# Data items
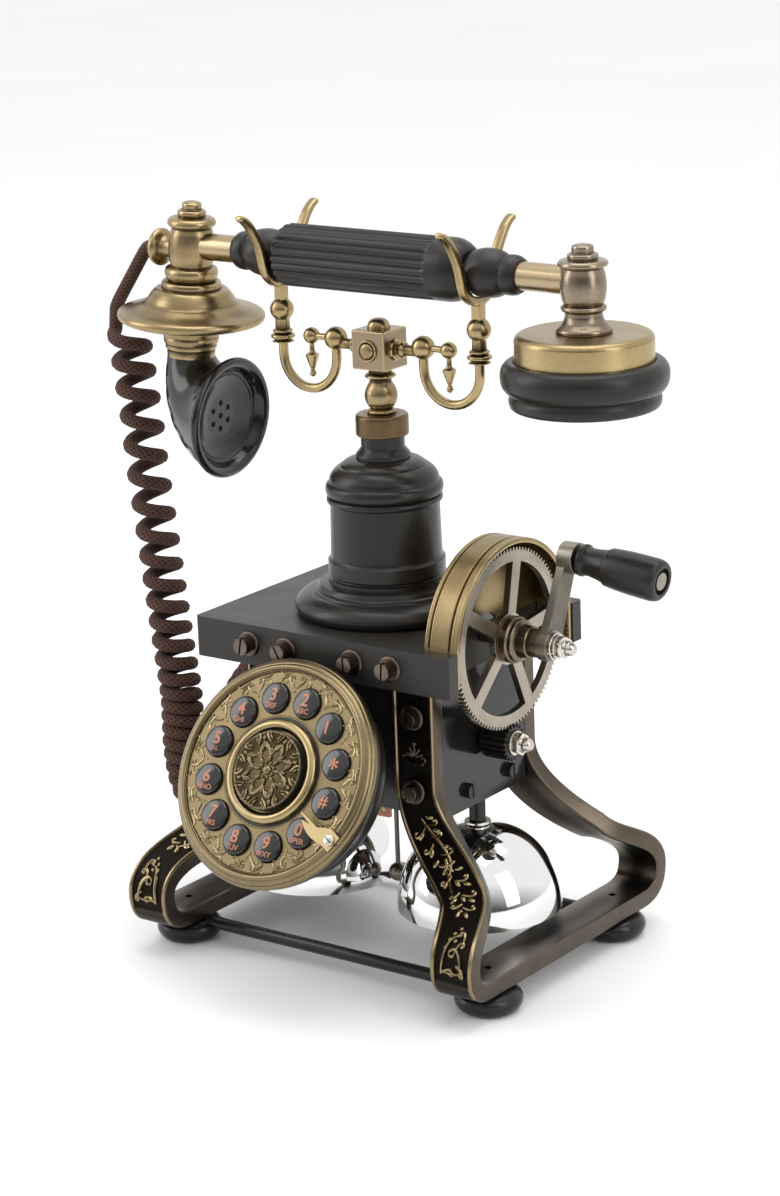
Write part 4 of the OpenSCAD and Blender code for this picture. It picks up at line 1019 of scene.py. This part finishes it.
# %% Spin the bells
gong_angles = [math.radians(84 * k / 28) for k in range(29)]
gong = [(33.9 * math.cos(a), 22 + 35.3 * math.sin(a) ** 0.9) for a in gong_angles if a > 0.02]
gong = [(33.9, 19), (33.9, 22)] + gong + [(2.1, 57.2), (2.1, 55.8)]
gong += [(32.4 * math.cos(a), 22 + 33.8 * math.sin(a) ** 0.9) for a in reversed(gong_angles) if a > 0.02] + [(32.4, 19)]
low_lip = min(v.co.z for v in frame["nodes"]["bell_right"].data.vertices) * 1000
gong = [(r, max(z, low_lip)) for r, z in gong]
for side, node in ((1, "bell_right"), (-1, "bell_left")):
    put_in_place(node.replace("_", " "), node, lathe(gong, (41 * side, 0, 0), steps=128, closed=True),
                 bell_chrome)

# %% [markdown]
# ## The crank
# The crank's boss is turned bronze, its arm is a flat steel bar between two round bosses, and two
# acorn nuts in bright nickel hold the crank and the pinion. The grip is a turned moulding that
# spins on its own spindle.

# %% Turn the crank
boss = [(0, 30), (3, 30), (3, 59.1), (9.2, 59.2)] + soft((9.3, 59.3), (9.5, 59.8), (9.5, 62.6), (9.1, 63.2))
boss += [(8.6, 63.5), (8.6, 64.8)] + soft((8.5, 65), (7.6, 65.5), (6.8, 65.8)) + [(6.6, 66.2), (6.6, 69.9)]
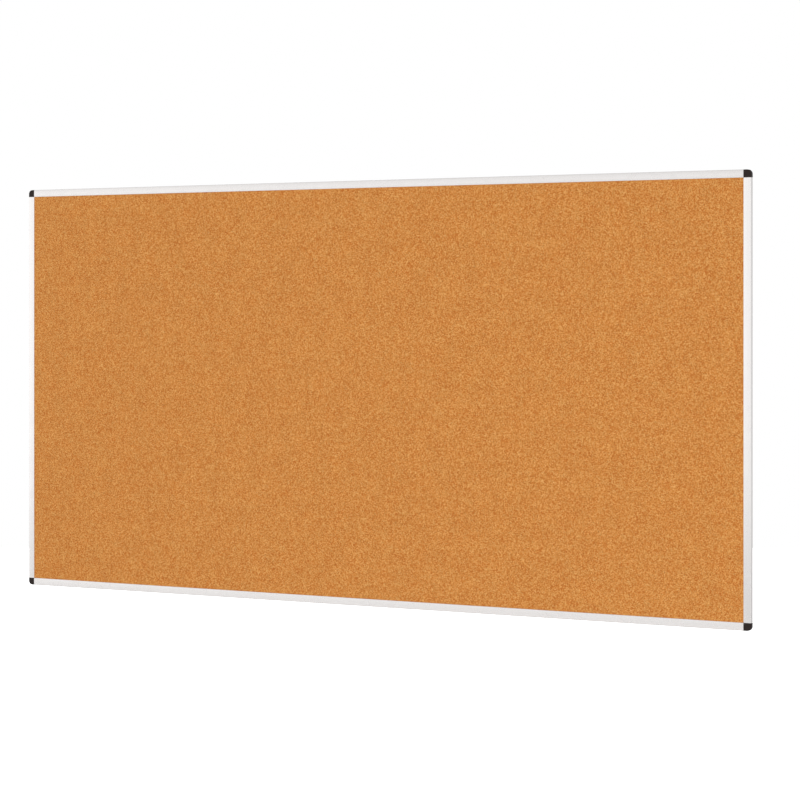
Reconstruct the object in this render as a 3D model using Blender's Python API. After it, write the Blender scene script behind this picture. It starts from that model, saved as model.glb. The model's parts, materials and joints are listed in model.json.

# WORK TO BE COMPLETED
Please repeat the listing above in full and exactly.

# SOLUTION TO THIS PROBLEM
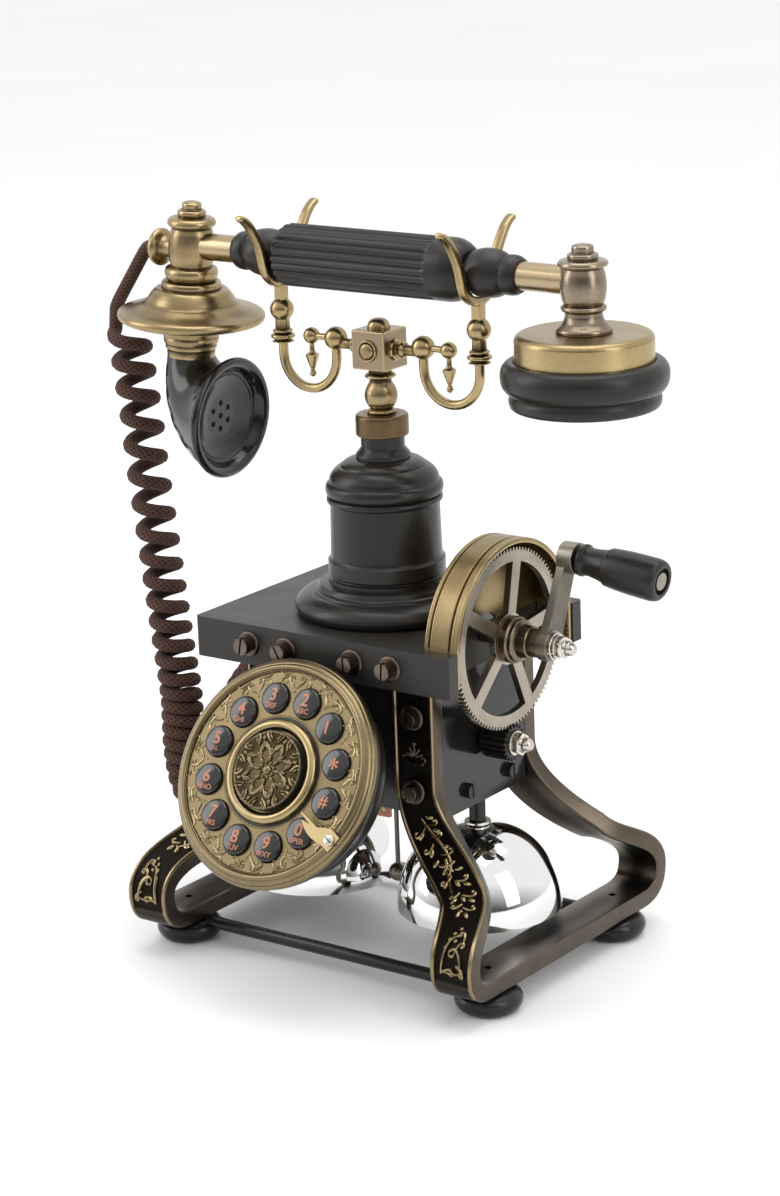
Write part 4 of the OpenSCAD and Blender code for this picture. It picks up at line 1019 of scene.py. This part finishes it.
# %% Spin the bells
gong_angles = [math.radians(84 * k / 28) for k in range(29)]
gong = [(33.9 * math.cos(a), 22 + 35.3 * math.sin(a) ** 0.9) for a in gong_angles if a > 0.02]
gong = [(33.9, 19), (33.9, 22)] + gong + [(2.1, 57.2), (2.1, 55.8)]
gong += [(32.4 * math.cos(a), 22 + 33.8 * math.sin(a) ** 0.9) for a in reversed(gong_angles) if a > 0.02] + [(32.4, 19)]
low_lip = min(v.co.z for v in frame["nodes"]["bell_right"].data.vertices) * 1000
gong = [(r, max(z, low_lip)) for r, z in gong]
for side, node in ((1, "bell_right"), (-1, "bell_left")):
    put_in_place(node.replace("_", " "), node, lathe(gong, (41 * side, 0, 0), steps=128, closed=True),
                 bell_chrome)

# %% [markdown]
# ## The crank
# The crank's boss is turned bronze, its arm is a flat steel bar between two round bosses, and two
# acorn nuts in bright nickel hold the crank and the pinion. The grip is a turned moulding that
# spins on its own spindle.

# %% Turn the crank
boss = [(0, 30), (3, 30), (3, 59.1), (9.2, 59.2)] + soft((9.3, 59.3), (9.5, 59.8), (9.5, 62.6), (9.1, 63.2))
boss += [(8.6, 63.5), (8.6, 64.8)] + soft((8.5, 65), (7.6, 65.5), (6.8, 65.8)) + [(6.6, 66.2), (6.6, 69.9)]
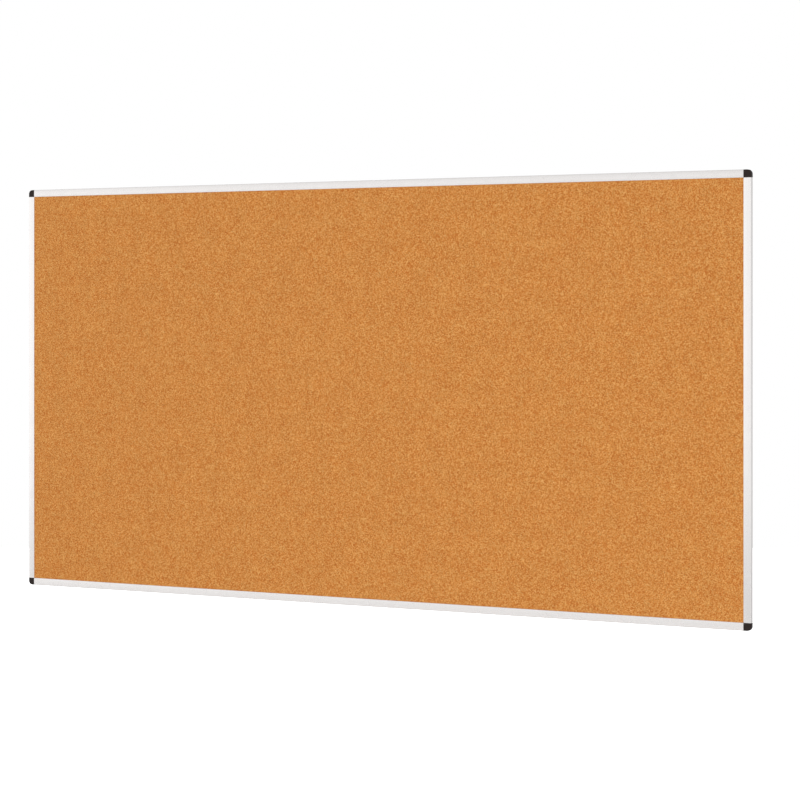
Reconstruct the object in this render as a 3D model using Blender's Python API. After it, write the Blender scene script behind this picture. It starts from that model, saved as model.glb. The model's parts, materials and joints are listed in model.json.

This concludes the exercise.